GBRA requires a permit in order to install or repair boat houses, retaining walls, and other such structures. A provisional fee has been set at $600, and GBRA is considering setting an annual renewal fee. Over the coming months, GBRA will be working with stakeholders to develop updated procedures related to the permitting of structures and lake management. GBRA will advise when a new regular fee structure is adopted.

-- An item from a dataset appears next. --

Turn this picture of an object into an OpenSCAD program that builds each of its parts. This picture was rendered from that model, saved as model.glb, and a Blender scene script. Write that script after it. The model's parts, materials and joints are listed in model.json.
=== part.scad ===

Zebra mussels have been found recently in Canyon Lake. As a result, the Guadalupe River and all of the lakes downstream of Canyon Lake will inevitably be invaded by zebra mussels. This Eurasian invasive species has no natural predators. They are efficient plankton feeders resulting in the water becoming clearer. However, they will be very detrimental, as they reproduce quickly and attach themselves to pump intakes, pipes, docks, boats, etc. No eradication method is known, although some control measures can be taken at large-scale water intakes. It's likely that they will have an impact on native species of mussels, and could affect the designation of the native mussels as endangered species.
Charlie Hickman informed the group about repair and replacement options for the gates on the GBRA dams. The failure of the gate at the H5 dam in Gonzales has led to a review of the condition of all of the dams. The aging equipment needs to be replaced. GBRA has studied various options. The most promising, the Obermeyer gate, consists of an air bag to control the height of the gate. They have some concern about debris getting caught in a backflow below the dam and damaging the air bags, but believe this problem can be overcome. So a solution to the technical problem is likely, but they have not yet come up with a way of paying for the modifications, which would cost about $3.5 million per gate. Meanwhile, work is proceeding on an interim upgrade of the existing gates by modifying the locking bars and tie bars. This program will have an initial cost of $1.3 million, starting with gates at both Nolte and Placid, then moving on to McQueeney this winter.
One member asked about the lowering of lake levels to determine how to fix bulkheads. In the past, this has been done after major floods in order to locate debris and bulkhead damage but not on a routine scheduled basis.
Treasurer's Report - Jamie reported that FOLM currently has a balance of $193,264. Expenses during the 2016-2017 fiscal year amounted to $61,424, with debris clean-up and removal making up 69% of total expenses and lake management/water quality another 21%. Expenses exceeded income over the year by $13,826.
Status of Lake / Problem Vegetation - Scott Smith surveys the lake once a month for eight months a year. The lake remains clear of hydrilla.
Membership - Sadie reported that FOLM currently has 329 members. New software has helped greatly in tracking the membership.
Lake Cleanup - Angela heads the Lake Cleanup Committee which was formed about 6 months ago. Previously FOLM had essentially relied on one contractor for cleanup work. Now competitive bids are sought from at least 3 contractors. The Cleanup Committee tries to act quickly to deal with the amazing amount of potentially dangerous debris that shows up in the lake. It's thought that much of this debris comes from the fairly wild section of the river between Dunlap Dam and Lake McQueeney.
Votes for zone representatives were taken, tallied, and reported. See current list here: FOLM Board
All of these members served on the previous board with the exception of two: Cindy Reyna and Troy Herring. Bob welcomed these new members.
There was no further business or discussion, and the meeting adjourned at 3:15 pm.